Tuesday, October 14, 2014, 1:47pm
A hotel management company that took unlawful adverse action when it stopped giving shifts to a casual bartender who complained of being underpaid has been ordered to pay $11,000 compensation, including a sum for distress, hurt, and humiliation.
Federal Circuit Court Judge Nicholas Manousaridis found that City Country Hotel Management Pty Ltd contravened the Fair Work Act’s adverse action provisions when it removed the bartender from its roster after he sought to be repaid money owed to him for several months of bartending and glass collecting work.
Judge Manousaridis said removing him from the roster at the White Horse Hotel in the inner Sydney suburb of Surry Hills clearly resulted from his exercise of a workplace right.

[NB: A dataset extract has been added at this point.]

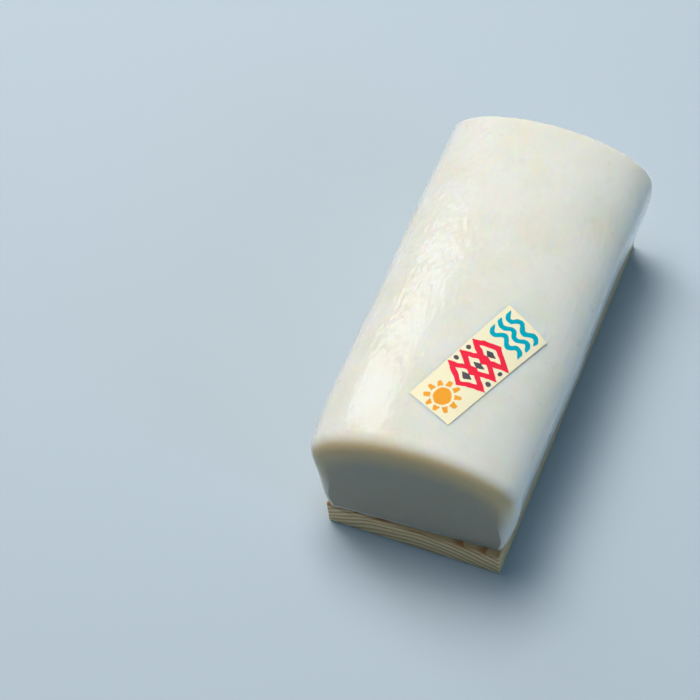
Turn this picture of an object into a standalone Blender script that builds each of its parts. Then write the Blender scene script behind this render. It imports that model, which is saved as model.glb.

The bartender started work at the hotel (managed by City Country Hotel Management) in early June 2013 as a “glassie”, collecting empty glasses from tables.
He was then given bartending shifts and, by the time he raised the underpayment issue, he was working as a bartender an average of 25 hours per week.

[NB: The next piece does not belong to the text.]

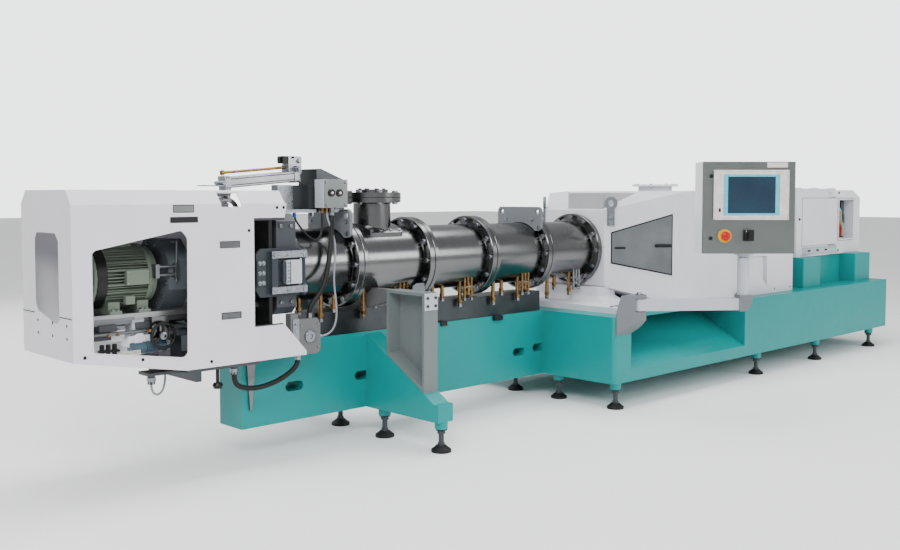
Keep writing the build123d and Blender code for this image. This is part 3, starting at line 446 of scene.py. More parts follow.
def fastener_tree():
    """Sets one screw on every point, along the point's axis and at its size."""
    tree = bpy.data.node_groups.new("set_fasteners", "GeometryNodeTree")
    sockets = (
        ("Points", "INPUT", "Geometry"), ("Screw", "INPUT", "Object"), ("Finish", "INPUT", "Material"),
        ("Head Scale", "INPUT", "Float"), ("Geometry", "OUTPUT", "Geometry"),
    )
    for name, way, kind in sockets:
        tree.interface.new_socket(name=name, in_out=way, socket_type="NodeSocket" + kind)

    def add(kind, inputs, **options):
        return add_node(tree, kind, inputs, **options)

    given = add("NodeGroupInput", {})
    screw = add("GeometryNodeObjectInfo", {"Object": given["Screw"]})
    axis = add("GeometryNodeInputNamedAttribute", {"Name": "axis"}, data_type="FLOAT_VECTOR")
    size = add("GeometryNodeInputNamedAttribute", {"Name": "size"})
    grow = add("ShaderNodeMath", {0: size["Attribute"], 1: given["Head Scale"]}, operation="MULTIPLY")
    turn = add("FunctionNodeAlignRotationToVector", {"Vector": axis["Attribute"]}, axis="Z")
    placed = add("GeometryNodeInstanceOnPoints", {
        "Points": given["Points"], "Instance": screw["Geometry"],
        "Rotation": turn["Rotation"], "Scale": grow["Value"],
    })
    real = add("GeometryNodeRealizeInstances", {"Geometry": placed["Instances"]})
    coat = add("GeometryNodeSetMaterial", {"Geometry": real["Geometry"], "Material": given["Finish"]})
    add("NodeGroupOutput", {"Geometry": coat["Geometry"]})
    return tree


def applied(carrier, tree, values):
    """The mesh that a node tree makes on an object; values are given by the inputs' names."""
    modifier = carrier.modifiers.new("layout", "NODES")
    modifier.node_group = tree
    for item in tree.interface.items_tree:
        if item.in_out == "INPUT" and item.name in values:
            modifier[item.identifier] = values[item.name]
    bpy.context.view_layer.update()
    data = evaluated(carrier)
    carrier.modifiers.clear()
    bpy.data.objects.remove(carrier)
    return data


def evaluated(thing):
    """An object as a plain mesh, with its modifiers or its curve worked out."""
    depsgraph = bpy.context.evaluated_depsgraph_get()
    return bpy.data.meshes.new_from_object(thing.evaluated_get(depsgraph), depsgraph=depsgraph)


def fasteners(name, kind, places, finish="zinc", body="frame"):
    """One mesh of like screws; places holds (point, axis, head radius) in machine millimetres."""
    if not TREES:
        TREES["fasteners"] = fastener_tree()
    if kind not in TEMPLATES:
        TEMPLATES[kind] = screw_template(kind)
    data = bpy.data.meshes.new(name)
    data.from_pydata([at(*point) for point, axis, size in places], [], [])
    data.attributes.new("axis", "FLOAT_VECTOR", "POINT")
    data.attributes.new("size", "FLOAT", "POINT")
    for i, (point, axis, size) in enumerate(places):
        data.attributes["axis"].data[i].vector = axis
        data.attributes["size"].data[i].value = size * MM
    scale = bpy.context.scene.extruder_fasteners.head_scale
    values = {"Screw": TEMPLATES[kind], "Finish": FINISH[finish], "Head Scale": scale}
    return dress(applied(linked(name + "_points", data), TREES["fasteners"], values), name, finish, body)


# Settings shown in the sidebar


def colour_setting(name, description, default):
    return FloatVectorProperty(name=name, description=description, subtype="COLOR", default=default)


def length_setting(name, description, default):
    return FloatProperty(name=name, description=description, default=default, unit="LENGTH")


class StudioSettings(bpy.types.PropertyGroup):
    lens: FloatProperty(name="Lens", description="Focal length", default=39.54, min=10, unit="CAMERA")
    floor: colour_setting("Floor", "Colour of the floor and backdrop", (0.86, 0.86, 0.86))
    key: FloatProperty(name="Key light", description="Power of the large light", default=560, subtype="POWER")


class ColourSettings(bpy.types.PropertyGroup):
    base: colour_setting("Base", "Paint of base, beam and outriggers", rgb(0, 128, 127))
    casting: colour_setting("Casting", "Paint of gearbox and motor", rgb(206, 206, 212))
    guard: colour_setting("Guard", "Paint of the cutter's guard", rgb(208, 207, 213))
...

After notifying management that he had not been paid the award rates due to him in either position, he was initially told he was being paid the correct rates for a part-time employee.
However, the bartender said he did not meet any of the criteria for a part-time employee as he did not have an employment agreement and did not work the same number of hours or shifts each week.
He then received an email from management saying that “as you are trying to creat [sic] a fair work claim I suggest you priced [sic] with this action ASAP. When I win I will have you pay my costs”.
In awarding compensation to the bartender, Judge Manousaridis upheld his claim that he had suffered distress, hurt and humiliation as a result of the conduct of his managers, including the “mix of rude, misleading and threatening emails” sent to him in response to his wages claim.
Judge Manousaridis said the bartender was owed $2,696.91 in unpaid wages; $4,964 lost wages between his last shift on 6 January and his starting a new job on 6 March 2014; $459.17 in unpaid superannuation and $2,500 for distress, hurt, and humiliation, plus interest.
The bartender’s adverse action case against three managers has been held over until he can satisfactorily serve them court papers.